>> start Data listing

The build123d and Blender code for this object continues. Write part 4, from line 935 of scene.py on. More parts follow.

>> end Data listing
>> start Data listing

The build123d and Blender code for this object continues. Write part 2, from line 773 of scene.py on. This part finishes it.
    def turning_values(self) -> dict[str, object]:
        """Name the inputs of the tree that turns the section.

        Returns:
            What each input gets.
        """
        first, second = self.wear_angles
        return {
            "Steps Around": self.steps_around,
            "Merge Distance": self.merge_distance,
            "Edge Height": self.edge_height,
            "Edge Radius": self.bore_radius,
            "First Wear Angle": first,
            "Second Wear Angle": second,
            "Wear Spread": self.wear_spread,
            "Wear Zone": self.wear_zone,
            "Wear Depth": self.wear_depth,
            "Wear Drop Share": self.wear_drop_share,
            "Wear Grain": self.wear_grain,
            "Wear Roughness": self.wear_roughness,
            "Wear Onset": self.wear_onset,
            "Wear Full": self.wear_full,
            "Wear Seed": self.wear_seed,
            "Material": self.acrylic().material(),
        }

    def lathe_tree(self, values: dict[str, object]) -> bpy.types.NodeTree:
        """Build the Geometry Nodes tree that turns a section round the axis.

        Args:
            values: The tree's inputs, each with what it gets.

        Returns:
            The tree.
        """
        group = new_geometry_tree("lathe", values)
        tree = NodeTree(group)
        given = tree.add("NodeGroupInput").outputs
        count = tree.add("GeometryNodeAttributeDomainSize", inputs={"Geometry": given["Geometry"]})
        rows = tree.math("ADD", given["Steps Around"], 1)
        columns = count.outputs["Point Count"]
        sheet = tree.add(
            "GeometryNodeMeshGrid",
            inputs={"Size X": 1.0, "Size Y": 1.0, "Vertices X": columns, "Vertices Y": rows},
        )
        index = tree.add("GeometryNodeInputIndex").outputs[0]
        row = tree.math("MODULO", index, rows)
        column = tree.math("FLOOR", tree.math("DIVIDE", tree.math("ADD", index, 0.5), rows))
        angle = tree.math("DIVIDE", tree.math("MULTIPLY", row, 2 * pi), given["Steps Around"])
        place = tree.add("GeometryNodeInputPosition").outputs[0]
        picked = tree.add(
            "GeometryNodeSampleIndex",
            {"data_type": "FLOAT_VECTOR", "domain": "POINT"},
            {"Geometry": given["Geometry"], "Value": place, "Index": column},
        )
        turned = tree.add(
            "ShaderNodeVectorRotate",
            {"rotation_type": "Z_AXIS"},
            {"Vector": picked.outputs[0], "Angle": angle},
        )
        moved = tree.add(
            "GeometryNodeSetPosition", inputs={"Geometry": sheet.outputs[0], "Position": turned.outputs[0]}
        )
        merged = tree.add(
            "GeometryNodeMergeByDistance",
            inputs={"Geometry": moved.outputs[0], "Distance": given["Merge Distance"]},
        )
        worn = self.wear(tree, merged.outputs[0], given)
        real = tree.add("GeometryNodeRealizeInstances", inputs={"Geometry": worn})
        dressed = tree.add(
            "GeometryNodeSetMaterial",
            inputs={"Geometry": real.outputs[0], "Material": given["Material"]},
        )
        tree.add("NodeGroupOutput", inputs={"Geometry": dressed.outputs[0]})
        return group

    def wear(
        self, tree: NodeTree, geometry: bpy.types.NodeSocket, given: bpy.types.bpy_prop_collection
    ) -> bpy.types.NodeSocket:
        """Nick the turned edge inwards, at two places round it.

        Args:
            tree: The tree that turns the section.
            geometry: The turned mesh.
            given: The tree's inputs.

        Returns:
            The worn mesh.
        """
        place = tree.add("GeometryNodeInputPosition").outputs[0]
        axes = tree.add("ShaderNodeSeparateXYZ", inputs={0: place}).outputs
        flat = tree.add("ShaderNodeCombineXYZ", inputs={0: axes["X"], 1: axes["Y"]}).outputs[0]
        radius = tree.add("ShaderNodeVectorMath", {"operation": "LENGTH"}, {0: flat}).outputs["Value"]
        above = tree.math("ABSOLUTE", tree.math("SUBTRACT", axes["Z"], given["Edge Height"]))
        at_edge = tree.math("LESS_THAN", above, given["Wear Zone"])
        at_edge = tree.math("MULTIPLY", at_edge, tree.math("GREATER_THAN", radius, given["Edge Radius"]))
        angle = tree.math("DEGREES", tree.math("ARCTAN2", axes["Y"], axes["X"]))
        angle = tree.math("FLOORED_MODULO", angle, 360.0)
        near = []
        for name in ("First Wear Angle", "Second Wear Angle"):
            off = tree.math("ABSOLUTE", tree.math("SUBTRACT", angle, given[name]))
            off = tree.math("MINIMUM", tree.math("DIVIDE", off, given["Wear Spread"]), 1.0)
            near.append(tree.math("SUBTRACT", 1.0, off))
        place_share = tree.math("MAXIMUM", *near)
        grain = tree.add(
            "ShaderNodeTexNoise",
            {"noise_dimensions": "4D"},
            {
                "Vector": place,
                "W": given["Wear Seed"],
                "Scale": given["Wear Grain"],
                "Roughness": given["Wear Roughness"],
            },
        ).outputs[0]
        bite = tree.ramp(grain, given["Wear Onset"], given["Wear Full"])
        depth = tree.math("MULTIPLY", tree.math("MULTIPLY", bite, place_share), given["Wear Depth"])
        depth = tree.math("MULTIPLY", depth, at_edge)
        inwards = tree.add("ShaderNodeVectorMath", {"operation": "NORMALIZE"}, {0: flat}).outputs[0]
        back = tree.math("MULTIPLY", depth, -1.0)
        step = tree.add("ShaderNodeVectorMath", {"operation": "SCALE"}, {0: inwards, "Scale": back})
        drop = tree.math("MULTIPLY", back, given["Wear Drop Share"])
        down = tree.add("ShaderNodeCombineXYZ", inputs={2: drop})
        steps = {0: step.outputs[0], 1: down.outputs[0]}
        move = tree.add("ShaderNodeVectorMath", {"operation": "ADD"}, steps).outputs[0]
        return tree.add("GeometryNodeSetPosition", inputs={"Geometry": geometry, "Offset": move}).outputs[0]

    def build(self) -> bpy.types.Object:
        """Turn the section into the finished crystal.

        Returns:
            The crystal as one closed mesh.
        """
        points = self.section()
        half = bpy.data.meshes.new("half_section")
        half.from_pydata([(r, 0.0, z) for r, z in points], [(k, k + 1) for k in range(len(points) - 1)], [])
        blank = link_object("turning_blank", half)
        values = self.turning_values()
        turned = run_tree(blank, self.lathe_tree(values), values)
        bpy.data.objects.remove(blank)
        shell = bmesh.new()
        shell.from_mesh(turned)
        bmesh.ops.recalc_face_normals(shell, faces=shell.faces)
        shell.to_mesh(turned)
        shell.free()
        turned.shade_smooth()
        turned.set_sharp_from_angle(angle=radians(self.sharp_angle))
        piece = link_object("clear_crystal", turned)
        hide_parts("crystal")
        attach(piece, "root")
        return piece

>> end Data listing
>> start Data listing

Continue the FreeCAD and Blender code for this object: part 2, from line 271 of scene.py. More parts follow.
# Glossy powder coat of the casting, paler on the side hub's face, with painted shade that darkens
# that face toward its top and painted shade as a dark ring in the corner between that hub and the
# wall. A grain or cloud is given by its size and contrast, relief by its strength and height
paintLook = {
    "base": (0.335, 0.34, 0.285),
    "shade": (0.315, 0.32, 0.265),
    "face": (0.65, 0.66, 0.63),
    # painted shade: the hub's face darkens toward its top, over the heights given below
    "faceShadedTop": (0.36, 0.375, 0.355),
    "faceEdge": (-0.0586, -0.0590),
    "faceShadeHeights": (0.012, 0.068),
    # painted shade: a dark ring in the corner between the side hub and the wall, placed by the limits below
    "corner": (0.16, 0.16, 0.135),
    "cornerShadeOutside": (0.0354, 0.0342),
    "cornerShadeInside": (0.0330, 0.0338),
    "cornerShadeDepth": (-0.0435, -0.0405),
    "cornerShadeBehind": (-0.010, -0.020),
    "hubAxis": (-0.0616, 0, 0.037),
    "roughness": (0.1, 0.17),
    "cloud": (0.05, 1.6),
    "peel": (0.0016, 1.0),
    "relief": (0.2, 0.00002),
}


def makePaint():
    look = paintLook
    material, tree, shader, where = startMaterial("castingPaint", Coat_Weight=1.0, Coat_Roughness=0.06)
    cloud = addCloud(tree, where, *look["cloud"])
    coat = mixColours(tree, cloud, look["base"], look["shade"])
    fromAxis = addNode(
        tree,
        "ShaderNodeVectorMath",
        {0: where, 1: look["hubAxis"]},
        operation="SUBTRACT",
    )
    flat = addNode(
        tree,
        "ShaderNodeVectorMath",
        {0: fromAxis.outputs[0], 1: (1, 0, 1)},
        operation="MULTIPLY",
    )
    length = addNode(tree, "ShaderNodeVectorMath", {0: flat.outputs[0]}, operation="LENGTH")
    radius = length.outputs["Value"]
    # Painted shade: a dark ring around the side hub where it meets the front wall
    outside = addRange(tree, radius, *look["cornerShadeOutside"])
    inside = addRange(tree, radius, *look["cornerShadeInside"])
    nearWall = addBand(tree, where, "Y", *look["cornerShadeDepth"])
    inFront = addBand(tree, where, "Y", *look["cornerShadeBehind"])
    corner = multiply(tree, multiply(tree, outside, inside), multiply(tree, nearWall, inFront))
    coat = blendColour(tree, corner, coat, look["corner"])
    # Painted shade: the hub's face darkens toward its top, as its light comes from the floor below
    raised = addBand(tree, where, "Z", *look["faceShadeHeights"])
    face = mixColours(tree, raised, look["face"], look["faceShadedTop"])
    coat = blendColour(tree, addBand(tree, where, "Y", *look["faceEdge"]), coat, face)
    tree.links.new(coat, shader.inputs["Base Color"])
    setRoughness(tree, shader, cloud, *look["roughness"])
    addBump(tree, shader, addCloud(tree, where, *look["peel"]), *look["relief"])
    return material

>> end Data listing

Of the lines above, extract only those from the line with "part finishes it." to the line with "values: The tree's", both included, exactly as written.

The build123d and Blender code for this object continues. Write part 2, from line 773 of scene.py on. This part finishes it.
    def turning_values(self) -> dict[str, object]:
        """Name the inputs of the tree that turns the section.

        Returns:
            What each input gets.
        """
        first, second = self.wear_angles
        return {
            "Steps Around": self.steps_around,
            "Merge Distance": self.merge_distance,
            "Edge Height": self.edge_height,
            "Edge Radius": self.bore_radius,
            "First Wear Angle": first,
            "Second Wear Angle": second,
            "Wear Spread": self.wear_spread,
            "Wear Zone": self.wear_zone,
            "Wear Depth": self.wear_depth,
            "Wear Drop Share": self.wear_drop_share,
            "Wear Grain": self.wear_grain,
            "Wear Roughness": self.wear_roughness,
            "Wear Onset": self.wear_onset,
            "Wear Full": self.wear_full,
            "Wear Seed": self.wear_seed,
            "Material": self.acrylic().material(),
        }

    def lathe_tree(self, values: dict[str, object]) -> bpy.types.NodeTree:
        """Build the Geometry Nodes tree that turns a section round the axis.

        Args:
            values: The tree's inputs, each with what it gets.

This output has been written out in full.